Copy the data exactly from the line that contains "# Wall gasket, level" through the line that contains "from mathutils import Matrix, Vector", keeping both end lines and leaving out everything else.

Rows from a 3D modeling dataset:
┄┄┄┄┄┄

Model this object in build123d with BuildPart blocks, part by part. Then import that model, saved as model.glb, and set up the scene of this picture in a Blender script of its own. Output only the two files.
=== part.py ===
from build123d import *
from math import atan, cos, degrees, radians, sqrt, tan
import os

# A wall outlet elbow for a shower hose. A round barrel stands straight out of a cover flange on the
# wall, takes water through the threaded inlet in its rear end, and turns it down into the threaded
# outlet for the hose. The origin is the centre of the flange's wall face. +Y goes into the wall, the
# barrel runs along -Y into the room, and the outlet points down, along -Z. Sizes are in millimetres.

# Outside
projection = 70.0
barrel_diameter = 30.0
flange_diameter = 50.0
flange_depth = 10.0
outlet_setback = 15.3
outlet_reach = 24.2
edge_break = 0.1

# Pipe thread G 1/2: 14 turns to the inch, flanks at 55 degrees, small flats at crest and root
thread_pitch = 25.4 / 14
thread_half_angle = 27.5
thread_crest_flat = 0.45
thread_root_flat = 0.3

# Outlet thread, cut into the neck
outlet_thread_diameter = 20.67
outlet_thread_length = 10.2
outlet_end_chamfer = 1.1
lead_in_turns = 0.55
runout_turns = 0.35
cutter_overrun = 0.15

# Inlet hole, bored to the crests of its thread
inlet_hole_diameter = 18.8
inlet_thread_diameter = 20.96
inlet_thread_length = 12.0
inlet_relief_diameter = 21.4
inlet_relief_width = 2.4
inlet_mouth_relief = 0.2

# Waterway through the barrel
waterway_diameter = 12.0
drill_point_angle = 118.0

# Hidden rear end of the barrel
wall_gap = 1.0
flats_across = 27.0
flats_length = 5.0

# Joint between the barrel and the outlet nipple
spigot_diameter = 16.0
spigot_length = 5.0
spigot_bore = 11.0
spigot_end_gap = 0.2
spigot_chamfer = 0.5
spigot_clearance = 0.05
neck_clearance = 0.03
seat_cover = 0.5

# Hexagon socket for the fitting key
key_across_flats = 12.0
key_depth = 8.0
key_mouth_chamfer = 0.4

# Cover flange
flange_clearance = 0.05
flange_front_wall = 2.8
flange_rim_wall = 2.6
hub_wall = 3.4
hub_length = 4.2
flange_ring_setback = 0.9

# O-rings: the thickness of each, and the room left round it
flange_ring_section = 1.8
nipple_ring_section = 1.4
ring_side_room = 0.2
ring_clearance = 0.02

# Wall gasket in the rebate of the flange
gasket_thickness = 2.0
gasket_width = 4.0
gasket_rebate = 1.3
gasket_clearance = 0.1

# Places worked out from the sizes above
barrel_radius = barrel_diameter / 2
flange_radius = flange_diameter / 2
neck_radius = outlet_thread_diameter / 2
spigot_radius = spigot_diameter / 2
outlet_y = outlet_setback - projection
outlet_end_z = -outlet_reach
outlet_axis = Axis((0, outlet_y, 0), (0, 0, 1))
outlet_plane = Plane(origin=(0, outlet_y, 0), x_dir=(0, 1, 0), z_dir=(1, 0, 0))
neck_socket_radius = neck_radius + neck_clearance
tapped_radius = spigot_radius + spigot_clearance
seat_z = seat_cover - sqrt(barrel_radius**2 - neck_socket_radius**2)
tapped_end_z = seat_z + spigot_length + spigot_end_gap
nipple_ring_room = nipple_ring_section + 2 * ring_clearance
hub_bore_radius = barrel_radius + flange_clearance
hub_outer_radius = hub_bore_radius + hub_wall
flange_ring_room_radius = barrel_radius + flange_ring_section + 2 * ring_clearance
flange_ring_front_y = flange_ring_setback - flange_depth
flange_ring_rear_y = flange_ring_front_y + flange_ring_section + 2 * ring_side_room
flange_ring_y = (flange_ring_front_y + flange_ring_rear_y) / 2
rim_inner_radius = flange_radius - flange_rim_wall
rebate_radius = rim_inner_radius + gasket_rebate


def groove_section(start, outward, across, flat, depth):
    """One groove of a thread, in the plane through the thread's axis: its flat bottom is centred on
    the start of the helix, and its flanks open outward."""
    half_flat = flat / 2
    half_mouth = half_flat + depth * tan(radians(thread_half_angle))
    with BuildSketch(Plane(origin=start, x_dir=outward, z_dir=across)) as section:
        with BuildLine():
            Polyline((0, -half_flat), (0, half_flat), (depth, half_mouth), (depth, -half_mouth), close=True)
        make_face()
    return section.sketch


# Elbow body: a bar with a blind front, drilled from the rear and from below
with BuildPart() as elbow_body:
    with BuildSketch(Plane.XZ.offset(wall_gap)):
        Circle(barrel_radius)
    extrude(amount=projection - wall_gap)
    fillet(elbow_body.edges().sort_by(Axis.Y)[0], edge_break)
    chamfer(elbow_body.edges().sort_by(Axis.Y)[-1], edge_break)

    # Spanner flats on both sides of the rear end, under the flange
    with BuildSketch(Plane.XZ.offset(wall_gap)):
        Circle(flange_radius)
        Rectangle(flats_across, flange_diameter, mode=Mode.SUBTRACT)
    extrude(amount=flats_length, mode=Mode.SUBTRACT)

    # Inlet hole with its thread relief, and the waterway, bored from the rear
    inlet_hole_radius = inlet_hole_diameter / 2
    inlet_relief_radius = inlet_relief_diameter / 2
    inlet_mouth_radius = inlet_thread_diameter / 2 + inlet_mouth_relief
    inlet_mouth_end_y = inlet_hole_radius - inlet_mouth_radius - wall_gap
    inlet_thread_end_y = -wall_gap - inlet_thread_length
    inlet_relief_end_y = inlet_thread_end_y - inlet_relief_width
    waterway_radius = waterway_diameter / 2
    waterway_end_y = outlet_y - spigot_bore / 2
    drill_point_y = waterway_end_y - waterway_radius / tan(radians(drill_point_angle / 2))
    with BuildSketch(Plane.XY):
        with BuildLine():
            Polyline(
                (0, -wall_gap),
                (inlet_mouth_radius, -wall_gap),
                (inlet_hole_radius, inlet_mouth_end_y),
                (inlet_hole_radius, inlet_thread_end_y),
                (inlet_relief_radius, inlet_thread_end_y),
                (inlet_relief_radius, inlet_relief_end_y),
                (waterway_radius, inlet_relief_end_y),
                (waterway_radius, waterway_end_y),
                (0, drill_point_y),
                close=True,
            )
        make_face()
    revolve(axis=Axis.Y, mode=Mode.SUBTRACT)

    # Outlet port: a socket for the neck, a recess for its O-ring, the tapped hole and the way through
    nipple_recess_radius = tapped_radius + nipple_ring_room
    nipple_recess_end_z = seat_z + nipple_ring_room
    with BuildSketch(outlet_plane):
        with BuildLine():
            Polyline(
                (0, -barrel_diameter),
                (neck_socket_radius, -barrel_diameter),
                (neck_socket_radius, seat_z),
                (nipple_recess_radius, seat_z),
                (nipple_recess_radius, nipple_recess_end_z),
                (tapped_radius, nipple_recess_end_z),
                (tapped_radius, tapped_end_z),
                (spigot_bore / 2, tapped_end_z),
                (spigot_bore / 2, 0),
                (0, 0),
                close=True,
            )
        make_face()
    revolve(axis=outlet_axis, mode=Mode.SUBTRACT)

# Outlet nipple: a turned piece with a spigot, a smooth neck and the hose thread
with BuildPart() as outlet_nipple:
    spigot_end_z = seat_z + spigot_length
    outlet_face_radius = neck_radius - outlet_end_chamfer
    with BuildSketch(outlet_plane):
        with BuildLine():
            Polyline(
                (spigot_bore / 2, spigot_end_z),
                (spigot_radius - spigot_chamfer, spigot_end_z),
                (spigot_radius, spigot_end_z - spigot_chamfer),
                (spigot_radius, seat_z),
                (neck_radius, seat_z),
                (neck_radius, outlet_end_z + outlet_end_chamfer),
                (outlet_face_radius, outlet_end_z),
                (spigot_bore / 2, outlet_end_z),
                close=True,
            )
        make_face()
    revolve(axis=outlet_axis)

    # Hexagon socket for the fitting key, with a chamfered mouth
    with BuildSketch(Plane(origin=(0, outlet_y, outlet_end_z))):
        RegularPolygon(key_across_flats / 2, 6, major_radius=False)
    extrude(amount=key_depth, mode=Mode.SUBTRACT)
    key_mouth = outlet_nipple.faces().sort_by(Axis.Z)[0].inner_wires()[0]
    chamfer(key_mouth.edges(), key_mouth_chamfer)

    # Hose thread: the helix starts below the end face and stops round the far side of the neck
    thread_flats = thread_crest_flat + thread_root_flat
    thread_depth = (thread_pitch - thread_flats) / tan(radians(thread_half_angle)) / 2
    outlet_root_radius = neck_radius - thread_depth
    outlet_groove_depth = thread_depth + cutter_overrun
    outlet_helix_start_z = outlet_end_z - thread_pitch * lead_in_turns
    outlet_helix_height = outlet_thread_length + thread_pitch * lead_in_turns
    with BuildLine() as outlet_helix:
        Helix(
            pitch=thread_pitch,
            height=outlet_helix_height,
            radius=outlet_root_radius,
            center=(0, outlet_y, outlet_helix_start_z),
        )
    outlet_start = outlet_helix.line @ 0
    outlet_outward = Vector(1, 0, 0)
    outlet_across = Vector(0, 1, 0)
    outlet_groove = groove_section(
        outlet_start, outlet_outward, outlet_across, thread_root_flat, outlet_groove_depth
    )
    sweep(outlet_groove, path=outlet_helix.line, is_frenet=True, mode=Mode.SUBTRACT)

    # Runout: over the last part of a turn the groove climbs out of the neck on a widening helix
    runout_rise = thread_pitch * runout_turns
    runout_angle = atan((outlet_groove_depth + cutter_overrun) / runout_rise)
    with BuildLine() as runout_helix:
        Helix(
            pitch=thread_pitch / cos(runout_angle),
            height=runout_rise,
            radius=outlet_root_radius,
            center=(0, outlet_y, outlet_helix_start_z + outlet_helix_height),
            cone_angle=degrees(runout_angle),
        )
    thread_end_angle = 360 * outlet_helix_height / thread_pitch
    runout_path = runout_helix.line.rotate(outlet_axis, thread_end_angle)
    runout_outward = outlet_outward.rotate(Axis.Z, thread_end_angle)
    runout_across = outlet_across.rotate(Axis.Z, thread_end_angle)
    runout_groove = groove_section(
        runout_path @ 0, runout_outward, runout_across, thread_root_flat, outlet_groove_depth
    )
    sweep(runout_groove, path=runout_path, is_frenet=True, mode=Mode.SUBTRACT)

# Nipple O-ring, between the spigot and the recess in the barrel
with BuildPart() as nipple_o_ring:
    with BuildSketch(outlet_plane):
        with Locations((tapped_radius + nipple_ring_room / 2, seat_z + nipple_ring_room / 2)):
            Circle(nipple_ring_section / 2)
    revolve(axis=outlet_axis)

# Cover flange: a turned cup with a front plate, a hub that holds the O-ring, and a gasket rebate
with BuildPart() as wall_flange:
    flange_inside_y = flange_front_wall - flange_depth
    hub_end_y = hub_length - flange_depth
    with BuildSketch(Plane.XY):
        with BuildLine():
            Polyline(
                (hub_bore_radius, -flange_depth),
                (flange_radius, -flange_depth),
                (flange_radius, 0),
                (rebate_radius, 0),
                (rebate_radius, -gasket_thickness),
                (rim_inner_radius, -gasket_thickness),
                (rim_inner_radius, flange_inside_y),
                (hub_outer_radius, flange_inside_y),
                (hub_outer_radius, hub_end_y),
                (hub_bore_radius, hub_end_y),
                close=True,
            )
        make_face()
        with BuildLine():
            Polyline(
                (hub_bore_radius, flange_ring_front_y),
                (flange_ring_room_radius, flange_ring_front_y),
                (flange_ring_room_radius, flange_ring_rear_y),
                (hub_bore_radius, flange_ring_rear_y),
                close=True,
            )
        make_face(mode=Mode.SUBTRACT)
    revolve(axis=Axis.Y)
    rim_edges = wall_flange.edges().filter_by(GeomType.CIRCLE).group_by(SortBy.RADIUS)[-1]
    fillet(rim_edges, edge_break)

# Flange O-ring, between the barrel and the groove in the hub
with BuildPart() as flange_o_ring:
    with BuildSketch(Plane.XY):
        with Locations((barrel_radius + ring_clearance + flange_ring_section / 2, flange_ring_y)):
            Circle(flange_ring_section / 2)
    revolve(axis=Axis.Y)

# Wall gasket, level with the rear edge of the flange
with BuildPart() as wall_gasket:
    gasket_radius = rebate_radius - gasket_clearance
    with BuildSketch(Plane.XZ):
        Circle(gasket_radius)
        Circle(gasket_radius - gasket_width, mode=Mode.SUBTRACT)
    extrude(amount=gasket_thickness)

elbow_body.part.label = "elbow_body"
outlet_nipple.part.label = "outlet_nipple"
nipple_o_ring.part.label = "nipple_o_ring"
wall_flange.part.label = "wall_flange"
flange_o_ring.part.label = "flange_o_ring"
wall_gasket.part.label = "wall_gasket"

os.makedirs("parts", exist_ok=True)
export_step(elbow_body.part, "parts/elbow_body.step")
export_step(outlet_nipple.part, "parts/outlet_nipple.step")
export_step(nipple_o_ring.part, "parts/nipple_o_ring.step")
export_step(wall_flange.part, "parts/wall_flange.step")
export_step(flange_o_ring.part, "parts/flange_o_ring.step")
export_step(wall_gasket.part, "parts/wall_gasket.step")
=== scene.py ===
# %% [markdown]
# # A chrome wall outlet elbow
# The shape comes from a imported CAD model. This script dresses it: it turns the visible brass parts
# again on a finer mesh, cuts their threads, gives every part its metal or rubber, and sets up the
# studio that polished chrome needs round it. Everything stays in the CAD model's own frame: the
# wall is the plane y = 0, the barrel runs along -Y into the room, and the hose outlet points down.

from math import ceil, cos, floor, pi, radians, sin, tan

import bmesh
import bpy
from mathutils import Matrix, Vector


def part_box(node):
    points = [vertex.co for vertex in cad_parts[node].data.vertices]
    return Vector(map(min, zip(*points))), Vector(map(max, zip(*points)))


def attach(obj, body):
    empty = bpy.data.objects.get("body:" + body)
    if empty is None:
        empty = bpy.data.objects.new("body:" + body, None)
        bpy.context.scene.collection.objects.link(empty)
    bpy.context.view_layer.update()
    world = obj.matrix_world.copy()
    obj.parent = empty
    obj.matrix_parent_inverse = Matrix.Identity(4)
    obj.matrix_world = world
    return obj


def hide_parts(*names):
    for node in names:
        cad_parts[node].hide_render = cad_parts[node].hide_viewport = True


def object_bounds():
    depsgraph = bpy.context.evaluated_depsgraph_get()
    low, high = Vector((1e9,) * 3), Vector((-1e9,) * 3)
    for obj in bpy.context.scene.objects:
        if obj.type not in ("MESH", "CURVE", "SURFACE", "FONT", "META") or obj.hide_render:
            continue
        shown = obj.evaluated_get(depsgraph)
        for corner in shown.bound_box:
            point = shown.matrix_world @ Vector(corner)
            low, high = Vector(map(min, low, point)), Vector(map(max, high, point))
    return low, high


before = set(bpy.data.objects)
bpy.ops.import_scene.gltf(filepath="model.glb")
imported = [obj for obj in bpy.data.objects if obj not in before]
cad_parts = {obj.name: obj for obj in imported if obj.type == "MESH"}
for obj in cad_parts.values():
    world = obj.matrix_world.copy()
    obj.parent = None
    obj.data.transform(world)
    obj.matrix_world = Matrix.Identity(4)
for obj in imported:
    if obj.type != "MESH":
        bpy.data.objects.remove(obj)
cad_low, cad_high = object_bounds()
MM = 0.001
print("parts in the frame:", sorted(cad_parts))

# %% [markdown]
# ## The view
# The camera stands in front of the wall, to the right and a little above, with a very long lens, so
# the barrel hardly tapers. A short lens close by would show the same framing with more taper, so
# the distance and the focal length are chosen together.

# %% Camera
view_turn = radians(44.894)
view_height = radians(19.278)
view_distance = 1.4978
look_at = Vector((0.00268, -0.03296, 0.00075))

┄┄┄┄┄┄

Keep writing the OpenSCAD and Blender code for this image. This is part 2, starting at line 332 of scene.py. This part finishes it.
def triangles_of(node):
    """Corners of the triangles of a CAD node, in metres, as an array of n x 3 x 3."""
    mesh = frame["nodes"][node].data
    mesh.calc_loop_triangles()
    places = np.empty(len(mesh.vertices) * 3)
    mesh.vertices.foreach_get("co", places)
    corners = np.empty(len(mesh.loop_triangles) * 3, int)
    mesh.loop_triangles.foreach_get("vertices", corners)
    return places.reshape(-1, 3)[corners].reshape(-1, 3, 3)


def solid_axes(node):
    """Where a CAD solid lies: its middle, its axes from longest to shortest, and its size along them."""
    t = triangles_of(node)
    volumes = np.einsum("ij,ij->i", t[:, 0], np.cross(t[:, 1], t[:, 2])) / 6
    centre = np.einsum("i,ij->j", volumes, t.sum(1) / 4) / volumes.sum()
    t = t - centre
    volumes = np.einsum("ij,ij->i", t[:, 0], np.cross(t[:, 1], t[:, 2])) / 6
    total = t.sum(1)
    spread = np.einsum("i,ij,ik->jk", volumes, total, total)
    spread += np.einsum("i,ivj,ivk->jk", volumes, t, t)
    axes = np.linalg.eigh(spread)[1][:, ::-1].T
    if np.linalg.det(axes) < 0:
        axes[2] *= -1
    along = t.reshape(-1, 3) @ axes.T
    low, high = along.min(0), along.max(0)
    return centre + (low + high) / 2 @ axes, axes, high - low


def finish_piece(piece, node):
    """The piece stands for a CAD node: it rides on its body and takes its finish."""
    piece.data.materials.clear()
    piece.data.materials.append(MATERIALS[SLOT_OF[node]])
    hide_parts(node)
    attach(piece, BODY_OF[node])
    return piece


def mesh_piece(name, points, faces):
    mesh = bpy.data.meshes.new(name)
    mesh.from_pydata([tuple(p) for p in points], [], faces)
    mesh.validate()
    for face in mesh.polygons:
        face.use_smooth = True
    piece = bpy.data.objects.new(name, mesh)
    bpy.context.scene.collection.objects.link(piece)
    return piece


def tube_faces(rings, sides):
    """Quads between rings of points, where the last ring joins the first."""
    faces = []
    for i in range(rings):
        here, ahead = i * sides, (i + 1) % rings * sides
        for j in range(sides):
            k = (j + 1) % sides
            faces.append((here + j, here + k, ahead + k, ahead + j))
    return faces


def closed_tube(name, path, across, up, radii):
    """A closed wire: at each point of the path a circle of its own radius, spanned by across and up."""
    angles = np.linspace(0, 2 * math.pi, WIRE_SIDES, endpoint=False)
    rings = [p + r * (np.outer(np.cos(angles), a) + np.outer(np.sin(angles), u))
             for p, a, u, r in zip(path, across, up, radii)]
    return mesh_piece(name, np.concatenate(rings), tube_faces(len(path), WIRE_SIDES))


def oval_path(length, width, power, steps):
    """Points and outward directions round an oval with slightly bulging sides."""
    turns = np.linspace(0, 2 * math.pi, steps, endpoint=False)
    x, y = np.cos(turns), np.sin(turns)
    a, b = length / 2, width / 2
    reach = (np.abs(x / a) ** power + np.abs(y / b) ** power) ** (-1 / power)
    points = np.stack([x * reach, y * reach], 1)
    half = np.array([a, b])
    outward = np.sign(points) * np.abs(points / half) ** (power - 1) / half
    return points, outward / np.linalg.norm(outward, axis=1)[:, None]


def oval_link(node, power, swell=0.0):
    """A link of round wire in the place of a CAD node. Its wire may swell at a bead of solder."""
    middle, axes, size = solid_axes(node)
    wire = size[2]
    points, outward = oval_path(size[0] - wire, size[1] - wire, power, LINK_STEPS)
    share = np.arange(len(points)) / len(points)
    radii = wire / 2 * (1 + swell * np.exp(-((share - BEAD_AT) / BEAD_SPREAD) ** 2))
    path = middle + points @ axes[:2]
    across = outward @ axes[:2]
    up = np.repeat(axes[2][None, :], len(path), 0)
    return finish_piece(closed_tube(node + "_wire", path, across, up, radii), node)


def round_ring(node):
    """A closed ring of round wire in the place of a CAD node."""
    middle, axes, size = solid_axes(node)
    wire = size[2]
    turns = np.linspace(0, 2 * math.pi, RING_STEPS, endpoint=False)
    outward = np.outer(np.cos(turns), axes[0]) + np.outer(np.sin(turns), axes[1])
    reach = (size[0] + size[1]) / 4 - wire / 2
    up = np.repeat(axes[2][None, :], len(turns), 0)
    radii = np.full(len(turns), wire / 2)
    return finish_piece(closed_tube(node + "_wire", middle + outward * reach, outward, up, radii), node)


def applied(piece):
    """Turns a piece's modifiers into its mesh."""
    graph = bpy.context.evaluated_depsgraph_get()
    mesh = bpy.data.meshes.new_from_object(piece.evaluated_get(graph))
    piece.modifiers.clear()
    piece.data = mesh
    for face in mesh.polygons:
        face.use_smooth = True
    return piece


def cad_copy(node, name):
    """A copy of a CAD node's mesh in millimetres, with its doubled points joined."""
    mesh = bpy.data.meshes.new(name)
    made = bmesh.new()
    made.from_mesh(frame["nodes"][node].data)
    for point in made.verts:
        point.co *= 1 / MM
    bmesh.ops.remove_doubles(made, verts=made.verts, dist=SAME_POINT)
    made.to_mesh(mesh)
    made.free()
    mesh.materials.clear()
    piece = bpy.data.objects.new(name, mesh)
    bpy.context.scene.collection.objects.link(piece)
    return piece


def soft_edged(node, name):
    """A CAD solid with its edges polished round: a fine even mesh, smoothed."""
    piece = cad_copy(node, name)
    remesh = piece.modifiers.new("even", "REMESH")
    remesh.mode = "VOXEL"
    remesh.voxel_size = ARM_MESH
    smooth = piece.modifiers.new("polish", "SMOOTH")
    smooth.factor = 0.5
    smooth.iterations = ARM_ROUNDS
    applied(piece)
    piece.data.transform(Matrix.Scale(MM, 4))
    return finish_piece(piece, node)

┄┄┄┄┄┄

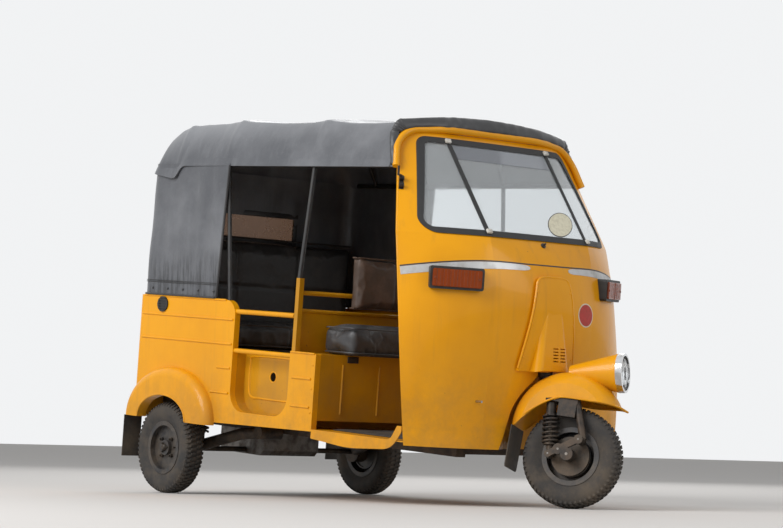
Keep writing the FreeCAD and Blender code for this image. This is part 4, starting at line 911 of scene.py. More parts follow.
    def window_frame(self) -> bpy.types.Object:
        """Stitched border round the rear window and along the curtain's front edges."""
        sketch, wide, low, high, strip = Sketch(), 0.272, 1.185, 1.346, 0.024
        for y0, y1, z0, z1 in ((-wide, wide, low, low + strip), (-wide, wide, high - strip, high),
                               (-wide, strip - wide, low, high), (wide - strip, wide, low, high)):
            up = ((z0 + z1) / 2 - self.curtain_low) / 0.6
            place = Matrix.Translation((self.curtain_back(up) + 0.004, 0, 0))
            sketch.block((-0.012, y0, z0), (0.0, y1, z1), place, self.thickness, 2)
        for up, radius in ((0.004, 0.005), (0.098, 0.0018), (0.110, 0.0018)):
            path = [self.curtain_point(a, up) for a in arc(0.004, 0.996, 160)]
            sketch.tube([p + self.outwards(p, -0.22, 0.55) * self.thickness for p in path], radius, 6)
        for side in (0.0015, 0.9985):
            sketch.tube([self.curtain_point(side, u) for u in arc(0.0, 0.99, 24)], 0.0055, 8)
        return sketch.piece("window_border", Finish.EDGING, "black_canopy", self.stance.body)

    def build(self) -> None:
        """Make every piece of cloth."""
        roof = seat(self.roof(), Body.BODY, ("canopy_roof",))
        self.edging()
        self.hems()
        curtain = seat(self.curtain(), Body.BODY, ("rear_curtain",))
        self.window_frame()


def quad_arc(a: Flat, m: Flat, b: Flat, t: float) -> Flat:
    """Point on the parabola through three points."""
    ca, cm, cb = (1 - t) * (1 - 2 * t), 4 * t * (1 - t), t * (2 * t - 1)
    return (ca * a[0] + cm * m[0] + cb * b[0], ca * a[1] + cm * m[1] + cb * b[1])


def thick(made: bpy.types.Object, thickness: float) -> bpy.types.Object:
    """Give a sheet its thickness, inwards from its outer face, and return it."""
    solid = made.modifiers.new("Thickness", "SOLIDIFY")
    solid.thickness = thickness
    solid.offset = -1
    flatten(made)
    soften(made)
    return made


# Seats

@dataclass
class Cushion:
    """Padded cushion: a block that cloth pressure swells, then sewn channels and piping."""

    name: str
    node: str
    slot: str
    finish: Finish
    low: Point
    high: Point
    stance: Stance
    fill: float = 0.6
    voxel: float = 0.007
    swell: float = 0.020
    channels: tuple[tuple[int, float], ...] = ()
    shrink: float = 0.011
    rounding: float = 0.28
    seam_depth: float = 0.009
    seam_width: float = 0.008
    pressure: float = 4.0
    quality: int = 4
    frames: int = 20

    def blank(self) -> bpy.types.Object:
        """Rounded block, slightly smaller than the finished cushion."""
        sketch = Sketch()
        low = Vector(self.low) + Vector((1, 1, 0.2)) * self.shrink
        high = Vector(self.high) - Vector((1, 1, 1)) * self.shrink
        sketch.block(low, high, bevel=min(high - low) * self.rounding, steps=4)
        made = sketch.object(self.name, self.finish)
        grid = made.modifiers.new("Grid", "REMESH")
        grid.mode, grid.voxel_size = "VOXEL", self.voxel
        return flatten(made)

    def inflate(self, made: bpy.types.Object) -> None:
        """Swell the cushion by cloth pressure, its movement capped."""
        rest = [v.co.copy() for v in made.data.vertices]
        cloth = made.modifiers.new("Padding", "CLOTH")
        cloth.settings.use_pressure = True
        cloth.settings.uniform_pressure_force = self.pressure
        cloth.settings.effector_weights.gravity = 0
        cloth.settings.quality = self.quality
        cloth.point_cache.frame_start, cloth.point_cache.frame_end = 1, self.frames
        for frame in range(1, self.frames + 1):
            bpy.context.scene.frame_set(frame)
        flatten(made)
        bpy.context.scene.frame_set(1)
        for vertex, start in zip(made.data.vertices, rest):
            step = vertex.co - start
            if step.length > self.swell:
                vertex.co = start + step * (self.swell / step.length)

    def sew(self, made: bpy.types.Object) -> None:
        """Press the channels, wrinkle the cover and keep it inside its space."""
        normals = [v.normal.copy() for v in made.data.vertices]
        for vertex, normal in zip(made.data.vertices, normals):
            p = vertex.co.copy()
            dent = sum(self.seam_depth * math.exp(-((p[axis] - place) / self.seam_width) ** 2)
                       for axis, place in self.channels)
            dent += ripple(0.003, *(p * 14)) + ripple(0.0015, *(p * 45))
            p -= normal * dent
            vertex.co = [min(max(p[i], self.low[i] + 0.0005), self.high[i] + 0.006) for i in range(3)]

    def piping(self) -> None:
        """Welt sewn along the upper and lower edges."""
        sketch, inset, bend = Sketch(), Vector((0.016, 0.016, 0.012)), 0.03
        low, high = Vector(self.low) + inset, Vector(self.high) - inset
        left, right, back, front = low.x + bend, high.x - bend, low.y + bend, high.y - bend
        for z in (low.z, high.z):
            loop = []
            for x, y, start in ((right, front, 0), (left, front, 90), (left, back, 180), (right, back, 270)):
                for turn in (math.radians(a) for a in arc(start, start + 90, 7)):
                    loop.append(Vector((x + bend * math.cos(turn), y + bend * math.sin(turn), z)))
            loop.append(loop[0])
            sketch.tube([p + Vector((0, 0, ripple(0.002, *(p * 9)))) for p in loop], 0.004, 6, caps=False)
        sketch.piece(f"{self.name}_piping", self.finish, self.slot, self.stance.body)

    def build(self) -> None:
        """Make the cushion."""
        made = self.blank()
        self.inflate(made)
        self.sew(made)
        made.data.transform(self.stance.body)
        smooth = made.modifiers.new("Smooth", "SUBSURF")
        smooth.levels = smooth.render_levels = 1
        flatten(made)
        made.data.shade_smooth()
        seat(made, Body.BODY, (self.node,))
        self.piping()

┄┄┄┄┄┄

CORRECT RESPONSE:
# Wall gasket, level with the rear edge of the flange
with BuildPart() as wall_gasket:
    gasket_radius = rebate_radius - gasket_clearance
    with BuildSketch(Plane.XZ):
        Circle(gasket_radius)
        Circle(gasket_radius - gasket_width, mode=Mode.SUBTRACT)
    extrude(amount=gasket_thickness)

elbow_body.part.label = "elbow_body"
outlet_nipple.part.label = "outlet_nipple"
nipple_o_ring.part.label = "nipple_o_ring"
wall_flange.part.label = "wall_flange"
flange_o_ring.part.label = "flange_o_ring"
wall_gasket.part.label = "wall_gasket"

os.makedirs("parts", exist_ok=True)
export_step(elbow_body.part, "parts/elbow_body.step")
export_step(outlet_nipple.part, "parts/outlet_nipple.step")
export_step(nipple_o_ring.part, "parts/nipple_o_ring.step")
export_step(wall_flange.part, "parts/wall_flange.step")
export_step(flange_o_ring.part, "parts/flange_o_ring.step")
export_step(wall_gasket.part, "parts/wall_gasket.step")
=== scene.py ===
# %% [markdown]
# # A chrome wall outlet elbow
# The shape comes from a imported CAD model. This script dresses it: it turns the visible brass parts
# again on a finer mesh, cuts their threads, gives every part its metal or rubber, and sets up the
# studio that polished chrome needs round it. Everything stays in the CAD model's own frame: the
# wall is the plane y = 0, the barrel runs along -Y into the room, and the hose outlet points down.

from math import ceil, cos, floor, pi, radians, sin, tan

import bmesh
import bpy
from mathutils import Matrix, Vector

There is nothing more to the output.